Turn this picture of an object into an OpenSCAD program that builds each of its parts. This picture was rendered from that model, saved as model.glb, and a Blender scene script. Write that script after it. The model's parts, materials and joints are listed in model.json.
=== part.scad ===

...

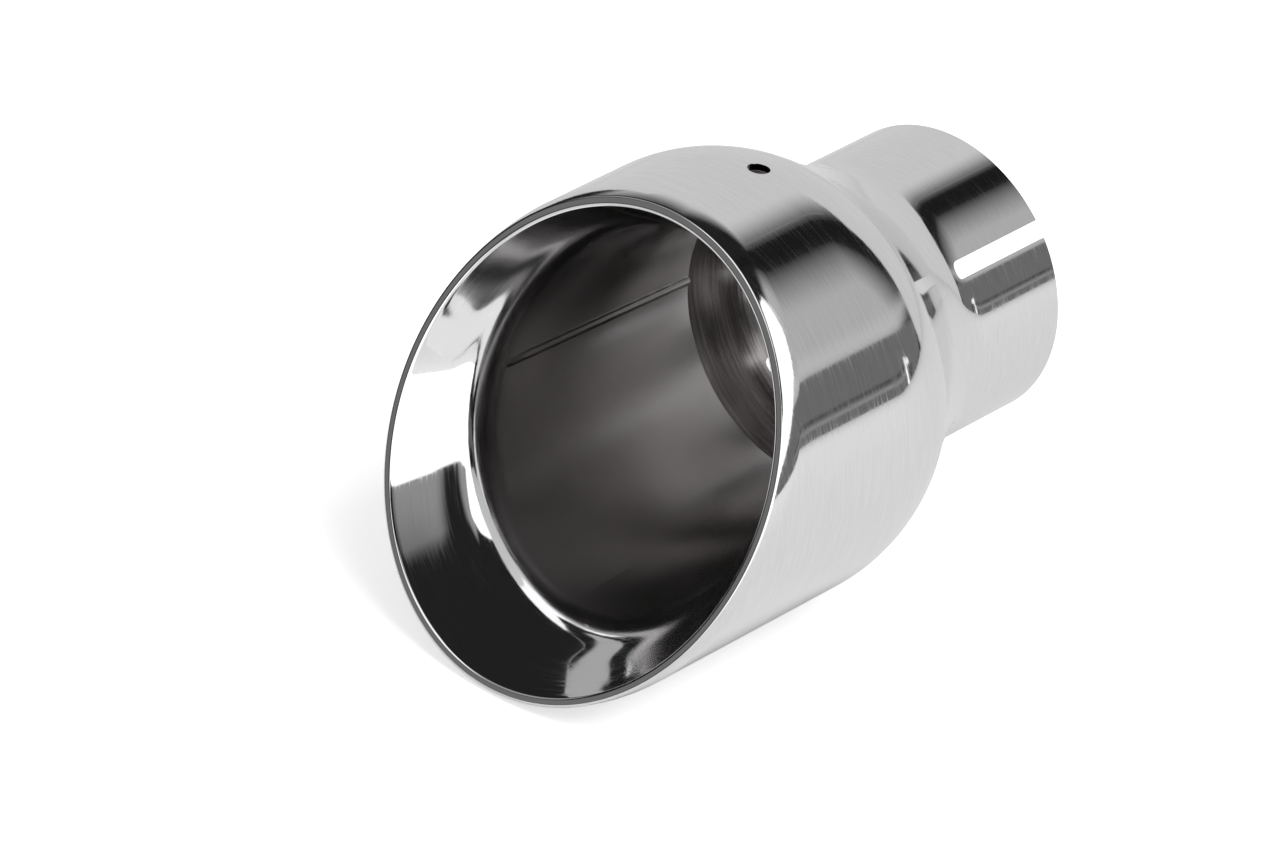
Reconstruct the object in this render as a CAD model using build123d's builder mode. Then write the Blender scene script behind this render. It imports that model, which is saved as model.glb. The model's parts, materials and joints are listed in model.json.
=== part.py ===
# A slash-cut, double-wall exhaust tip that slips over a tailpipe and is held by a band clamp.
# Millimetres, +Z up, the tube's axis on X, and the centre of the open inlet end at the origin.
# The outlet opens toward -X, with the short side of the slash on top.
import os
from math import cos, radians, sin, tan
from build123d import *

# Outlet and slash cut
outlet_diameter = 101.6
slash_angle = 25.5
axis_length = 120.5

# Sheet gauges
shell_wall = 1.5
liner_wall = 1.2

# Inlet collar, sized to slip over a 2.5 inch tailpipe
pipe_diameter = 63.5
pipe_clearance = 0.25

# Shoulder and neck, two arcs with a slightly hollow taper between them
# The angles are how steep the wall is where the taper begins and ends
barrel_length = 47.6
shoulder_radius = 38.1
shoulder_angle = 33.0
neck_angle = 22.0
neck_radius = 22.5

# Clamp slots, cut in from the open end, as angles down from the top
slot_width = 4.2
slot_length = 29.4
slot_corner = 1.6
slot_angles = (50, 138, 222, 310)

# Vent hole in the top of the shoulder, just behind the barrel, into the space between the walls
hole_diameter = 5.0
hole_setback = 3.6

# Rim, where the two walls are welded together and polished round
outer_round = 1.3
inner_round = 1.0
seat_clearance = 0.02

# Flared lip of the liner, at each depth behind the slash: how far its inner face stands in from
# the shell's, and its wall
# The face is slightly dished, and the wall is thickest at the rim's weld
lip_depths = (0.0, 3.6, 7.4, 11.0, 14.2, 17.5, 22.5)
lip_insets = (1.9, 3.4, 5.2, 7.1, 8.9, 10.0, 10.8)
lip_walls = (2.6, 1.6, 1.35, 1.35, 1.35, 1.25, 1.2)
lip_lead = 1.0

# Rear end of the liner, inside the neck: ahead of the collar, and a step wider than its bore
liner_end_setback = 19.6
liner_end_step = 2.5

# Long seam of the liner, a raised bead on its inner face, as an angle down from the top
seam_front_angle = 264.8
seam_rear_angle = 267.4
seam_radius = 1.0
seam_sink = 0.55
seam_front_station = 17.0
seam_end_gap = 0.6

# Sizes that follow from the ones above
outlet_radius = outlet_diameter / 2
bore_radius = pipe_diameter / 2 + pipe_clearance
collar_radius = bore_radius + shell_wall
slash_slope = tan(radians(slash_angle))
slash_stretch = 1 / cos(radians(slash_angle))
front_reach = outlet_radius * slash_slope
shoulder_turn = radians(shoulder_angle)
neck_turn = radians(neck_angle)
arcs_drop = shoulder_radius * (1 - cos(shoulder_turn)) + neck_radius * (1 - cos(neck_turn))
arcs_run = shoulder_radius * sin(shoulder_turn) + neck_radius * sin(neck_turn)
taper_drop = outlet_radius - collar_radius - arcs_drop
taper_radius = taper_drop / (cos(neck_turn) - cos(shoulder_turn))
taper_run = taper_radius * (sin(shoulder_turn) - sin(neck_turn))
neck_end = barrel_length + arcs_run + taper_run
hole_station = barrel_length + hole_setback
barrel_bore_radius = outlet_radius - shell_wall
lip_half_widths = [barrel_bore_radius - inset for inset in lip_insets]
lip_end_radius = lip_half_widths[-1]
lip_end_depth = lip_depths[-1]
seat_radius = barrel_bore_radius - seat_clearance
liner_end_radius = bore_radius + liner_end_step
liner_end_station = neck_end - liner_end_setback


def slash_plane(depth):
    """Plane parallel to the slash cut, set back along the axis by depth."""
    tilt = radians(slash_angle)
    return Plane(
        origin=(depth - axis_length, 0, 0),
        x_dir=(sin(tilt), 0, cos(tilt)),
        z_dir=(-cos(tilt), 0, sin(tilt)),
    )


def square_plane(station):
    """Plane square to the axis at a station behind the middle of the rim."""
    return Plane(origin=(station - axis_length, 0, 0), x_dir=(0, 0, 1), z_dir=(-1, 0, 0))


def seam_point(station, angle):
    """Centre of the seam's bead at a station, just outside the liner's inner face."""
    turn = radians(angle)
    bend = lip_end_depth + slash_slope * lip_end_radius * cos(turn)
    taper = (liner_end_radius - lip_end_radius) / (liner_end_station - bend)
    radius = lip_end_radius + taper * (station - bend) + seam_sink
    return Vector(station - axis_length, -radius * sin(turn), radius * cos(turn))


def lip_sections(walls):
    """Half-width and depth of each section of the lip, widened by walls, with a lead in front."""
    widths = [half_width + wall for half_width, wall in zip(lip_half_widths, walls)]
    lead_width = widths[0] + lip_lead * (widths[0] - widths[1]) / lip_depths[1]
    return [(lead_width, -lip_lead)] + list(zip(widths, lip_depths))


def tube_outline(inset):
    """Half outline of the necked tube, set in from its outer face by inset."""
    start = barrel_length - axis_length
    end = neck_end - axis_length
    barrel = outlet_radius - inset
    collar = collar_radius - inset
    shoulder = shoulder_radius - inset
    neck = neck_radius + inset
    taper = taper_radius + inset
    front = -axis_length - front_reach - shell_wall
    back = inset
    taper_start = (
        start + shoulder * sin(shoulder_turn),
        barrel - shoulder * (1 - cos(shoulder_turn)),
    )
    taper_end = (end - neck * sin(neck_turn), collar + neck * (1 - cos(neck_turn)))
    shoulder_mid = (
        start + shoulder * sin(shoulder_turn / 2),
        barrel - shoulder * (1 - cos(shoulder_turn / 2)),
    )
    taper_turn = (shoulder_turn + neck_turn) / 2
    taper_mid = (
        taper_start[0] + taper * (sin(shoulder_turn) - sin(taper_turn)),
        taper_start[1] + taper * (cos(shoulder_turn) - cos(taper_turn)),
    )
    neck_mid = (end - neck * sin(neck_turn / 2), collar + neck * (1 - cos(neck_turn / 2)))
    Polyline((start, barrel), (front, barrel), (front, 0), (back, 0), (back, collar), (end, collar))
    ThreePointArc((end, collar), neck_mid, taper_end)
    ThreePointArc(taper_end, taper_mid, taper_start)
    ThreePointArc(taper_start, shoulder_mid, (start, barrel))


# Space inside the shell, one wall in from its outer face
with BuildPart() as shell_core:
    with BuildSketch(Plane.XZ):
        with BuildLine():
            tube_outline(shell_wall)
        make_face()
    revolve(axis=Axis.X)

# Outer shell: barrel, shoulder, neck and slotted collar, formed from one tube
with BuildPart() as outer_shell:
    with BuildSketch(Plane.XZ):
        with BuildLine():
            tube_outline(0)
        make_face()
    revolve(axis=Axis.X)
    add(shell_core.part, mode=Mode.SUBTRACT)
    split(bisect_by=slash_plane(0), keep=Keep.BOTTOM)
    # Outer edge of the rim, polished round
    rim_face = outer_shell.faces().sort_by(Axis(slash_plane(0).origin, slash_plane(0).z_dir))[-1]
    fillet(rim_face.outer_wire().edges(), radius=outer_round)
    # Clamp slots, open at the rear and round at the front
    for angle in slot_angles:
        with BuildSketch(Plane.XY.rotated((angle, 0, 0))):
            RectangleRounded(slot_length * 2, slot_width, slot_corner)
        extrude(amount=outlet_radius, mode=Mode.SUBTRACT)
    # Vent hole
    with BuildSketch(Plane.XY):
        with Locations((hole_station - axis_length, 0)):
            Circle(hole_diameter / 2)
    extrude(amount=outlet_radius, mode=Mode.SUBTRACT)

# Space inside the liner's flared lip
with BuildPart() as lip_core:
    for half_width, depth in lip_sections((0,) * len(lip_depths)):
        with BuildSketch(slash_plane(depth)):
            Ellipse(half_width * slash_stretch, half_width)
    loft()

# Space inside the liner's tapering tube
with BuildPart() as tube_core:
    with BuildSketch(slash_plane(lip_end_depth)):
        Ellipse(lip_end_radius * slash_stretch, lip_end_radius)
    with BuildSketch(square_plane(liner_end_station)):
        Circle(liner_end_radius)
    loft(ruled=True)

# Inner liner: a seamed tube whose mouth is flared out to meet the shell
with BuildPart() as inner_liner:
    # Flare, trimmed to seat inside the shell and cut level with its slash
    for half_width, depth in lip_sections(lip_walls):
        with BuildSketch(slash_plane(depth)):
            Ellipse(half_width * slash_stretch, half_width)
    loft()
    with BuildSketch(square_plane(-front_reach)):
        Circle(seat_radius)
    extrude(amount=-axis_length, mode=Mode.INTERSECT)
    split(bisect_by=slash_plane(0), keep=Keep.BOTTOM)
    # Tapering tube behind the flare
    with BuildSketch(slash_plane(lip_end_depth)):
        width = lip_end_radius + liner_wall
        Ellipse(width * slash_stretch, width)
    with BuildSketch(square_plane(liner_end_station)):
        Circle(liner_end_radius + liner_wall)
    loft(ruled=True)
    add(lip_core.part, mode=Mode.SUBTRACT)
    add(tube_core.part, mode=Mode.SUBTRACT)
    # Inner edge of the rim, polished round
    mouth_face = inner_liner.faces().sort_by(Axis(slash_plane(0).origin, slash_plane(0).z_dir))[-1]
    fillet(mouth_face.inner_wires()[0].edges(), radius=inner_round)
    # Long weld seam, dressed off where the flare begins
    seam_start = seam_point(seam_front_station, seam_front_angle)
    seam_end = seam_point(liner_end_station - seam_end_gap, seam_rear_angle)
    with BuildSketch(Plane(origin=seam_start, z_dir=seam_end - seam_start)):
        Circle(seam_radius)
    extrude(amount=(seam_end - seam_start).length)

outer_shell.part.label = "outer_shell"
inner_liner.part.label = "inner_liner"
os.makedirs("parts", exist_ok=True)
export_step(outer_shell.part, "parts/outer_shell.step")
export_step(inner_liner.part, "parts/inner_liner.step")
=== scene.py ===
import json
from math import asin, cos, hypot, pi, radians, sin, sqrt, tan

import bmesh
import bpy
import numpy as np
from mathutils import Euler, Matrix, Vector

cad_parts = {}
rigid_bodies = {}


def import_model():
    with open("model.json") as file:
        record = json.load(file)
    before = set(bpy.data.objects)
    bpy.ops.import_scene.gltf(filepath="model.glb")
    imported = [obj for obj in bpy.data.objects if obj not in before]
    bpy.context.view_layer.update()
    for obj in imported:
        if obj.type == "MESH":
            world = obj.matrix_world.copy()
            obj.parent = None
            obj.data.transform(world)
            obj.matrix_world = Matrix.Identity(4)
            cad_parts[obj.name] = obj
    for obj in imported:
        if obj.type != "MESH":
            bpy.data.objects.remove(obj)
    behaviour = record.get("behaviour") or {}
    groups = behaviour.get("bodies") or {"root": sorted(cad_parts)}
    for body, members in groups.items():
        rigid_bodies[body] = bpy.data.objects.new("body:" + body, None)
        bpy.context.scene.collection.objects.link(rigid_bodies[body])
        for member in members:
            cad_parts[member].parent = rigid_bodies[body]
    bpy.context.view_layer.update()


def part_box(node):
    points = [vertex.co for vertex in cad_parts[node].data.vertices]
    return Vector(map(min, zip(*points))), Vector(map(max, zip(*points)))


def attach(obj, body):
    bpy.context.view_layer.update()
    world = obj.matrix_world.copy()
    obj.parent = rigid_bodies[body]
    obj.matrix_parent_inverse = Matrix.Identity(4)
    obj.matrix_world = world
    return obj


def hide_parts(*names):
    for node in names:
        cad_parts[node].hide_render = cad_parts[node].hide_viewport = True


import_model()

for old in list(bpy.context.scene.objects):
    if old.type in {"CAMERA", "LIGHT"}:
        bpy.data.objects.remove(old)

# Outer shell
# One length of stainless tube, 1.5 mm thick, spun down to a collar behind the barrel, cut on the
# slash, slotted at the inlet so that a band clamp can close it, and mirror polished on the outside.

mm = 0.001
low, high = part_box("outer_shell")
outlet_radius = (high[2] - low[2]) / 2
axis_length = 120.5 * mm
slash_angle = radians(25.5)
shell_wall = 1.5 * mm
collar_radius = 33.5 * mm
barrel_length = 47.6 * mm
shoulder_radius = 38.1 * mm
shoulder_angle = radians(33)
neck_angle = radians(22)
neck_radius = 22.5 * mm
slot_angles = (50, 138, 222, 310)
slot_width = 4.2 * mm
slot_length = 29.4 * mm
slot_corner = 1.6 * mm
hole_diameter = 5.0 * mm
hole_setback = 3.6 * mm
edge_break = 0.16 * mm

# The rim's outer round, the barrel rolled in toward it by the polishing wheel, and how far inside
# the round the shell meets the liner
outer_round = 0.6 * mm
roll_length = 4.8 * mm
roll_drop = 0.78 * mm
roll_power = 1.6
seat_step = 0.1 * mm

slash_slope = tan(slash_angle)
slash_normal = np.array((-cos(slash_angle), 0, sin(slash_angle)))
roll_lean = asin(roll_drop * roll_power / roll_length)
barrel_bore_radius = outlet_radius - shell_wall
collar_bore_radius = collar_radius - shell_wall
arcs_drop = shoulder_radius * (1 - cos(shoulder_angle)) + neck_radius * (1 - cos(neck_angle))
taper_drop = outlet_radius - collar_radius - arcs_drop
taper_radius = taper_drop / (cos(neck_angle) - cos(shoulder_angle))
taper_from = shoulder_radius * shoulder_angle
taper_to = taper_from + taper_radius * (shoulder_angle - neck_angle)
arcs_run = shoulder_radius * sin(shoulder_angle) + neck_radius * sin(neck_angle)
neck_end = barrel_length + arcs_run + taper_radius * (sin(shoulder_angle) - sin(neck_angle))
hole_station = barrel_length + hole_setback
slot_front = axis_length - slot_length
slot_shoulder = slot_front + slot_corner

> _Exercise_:
Only the lines from the one containing "with BuildSketch(Plane(origin=seam_start, z_dir=seam_end" through the one containing "before = set(bpy.data.objects)" are to be retyped, both boundary lines included, with no other material.

> _Result_:
    with BuildSketch(Plane(origin=seam_start, z_dir=seam_end - seam_start)):
        Circle(seam_radius)
    extrude(amount=(seam_end - seam_start).length)

outer_shell.part.label = "outer_shell"
inner_liner.part.label = "inner_liner"
os.makedirs("parts", exist_ok=True)
export_step(outer_shell.part, "parts/outer_shell.step")
export_step(inner_liner.part, "parts/inner_liner.step")
=== scene.py ===
import json
from math import asin, cos, hypot, pi, radians, sin, sqrt, tan

import bmesh
import bpy
import numpy as np
from mathutils import Euler, Matrix, Vector

cad_parts = {}
rigid_bodies = {}


def import_model():
    with open("model.json") as file:
        record = json.load(file)
    before = set(bpy.data.objects)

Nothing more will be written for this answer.